**Given data**
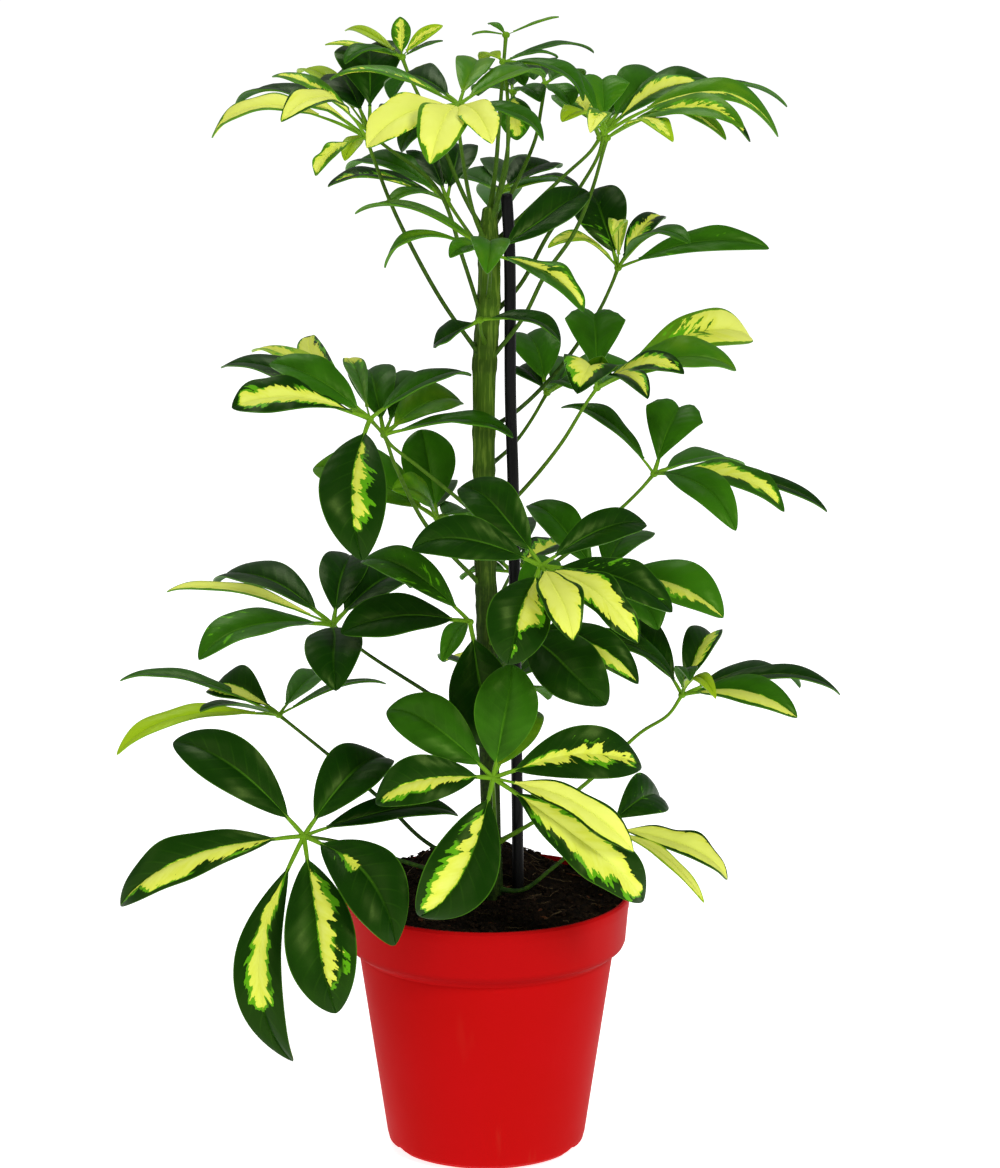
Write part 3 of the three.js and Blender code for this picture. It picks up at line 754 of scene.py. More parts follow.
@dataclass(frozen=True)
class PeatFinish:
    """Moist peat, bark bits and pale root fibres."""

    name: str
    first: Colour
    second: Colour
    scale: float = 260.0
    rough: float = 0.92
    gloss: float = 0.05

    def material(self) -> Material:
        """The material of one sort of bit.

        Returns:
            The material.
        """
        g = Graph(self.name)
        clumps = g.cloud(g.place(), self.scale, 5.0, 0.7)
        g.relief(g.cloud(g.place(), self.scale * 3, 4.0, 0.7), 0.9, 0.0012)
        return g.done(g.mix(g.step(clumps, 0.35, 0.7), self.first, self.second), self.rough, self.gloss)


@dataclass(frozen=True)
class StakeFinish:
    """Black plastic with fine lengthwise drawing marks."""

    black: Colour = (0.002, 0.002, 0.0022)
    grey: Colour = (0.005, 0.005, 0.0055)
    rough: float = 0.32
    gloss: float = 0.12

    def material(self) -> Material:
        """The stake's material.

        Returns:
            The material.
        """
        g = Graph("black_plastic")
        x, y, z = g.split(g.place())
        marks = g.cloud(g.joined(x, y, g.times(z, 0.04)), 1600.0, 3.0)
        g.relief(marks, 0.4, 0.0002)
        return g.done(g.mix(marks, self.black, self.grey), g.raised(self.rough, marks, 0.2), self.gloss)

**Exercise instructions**
Print, unaltered, every line from the beginning of the material down to the line with "sort of bit.".

**Answer to the exercise**
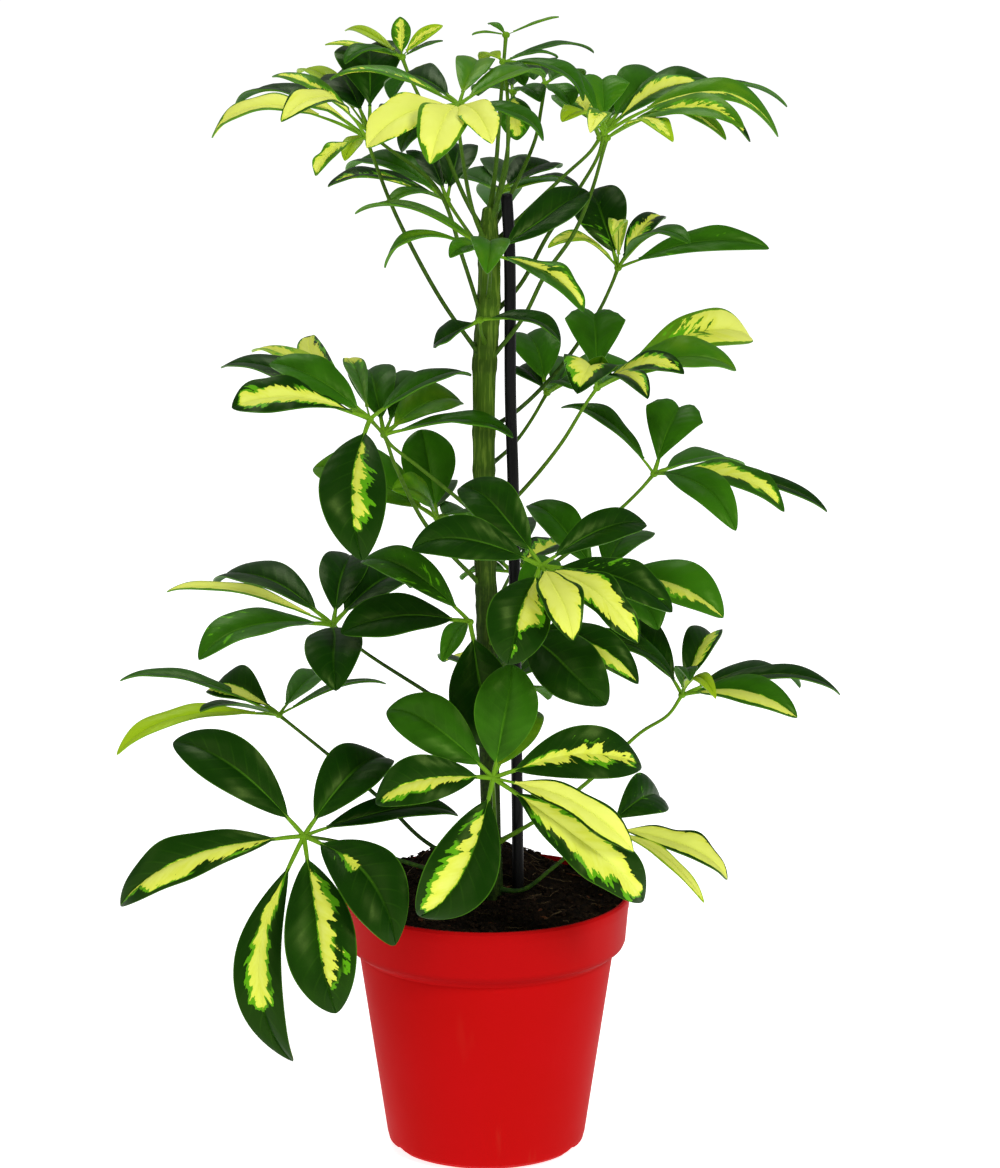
Write part 3 of the three.js and Blender code for this picture. It picks up at line 754 of scene.py. More parts follow.
@dataclass(frozen=True)
class PeatFinish:
    """Moist peat, bark bits and pale root fibres."""

    name: str
    first: Colour
    second: Colour
    scale: float = 260.0
    rough: float = 0.92
    gloss: float = 0.05

    def material(self) -> Material:
        """The material of one sort of bit.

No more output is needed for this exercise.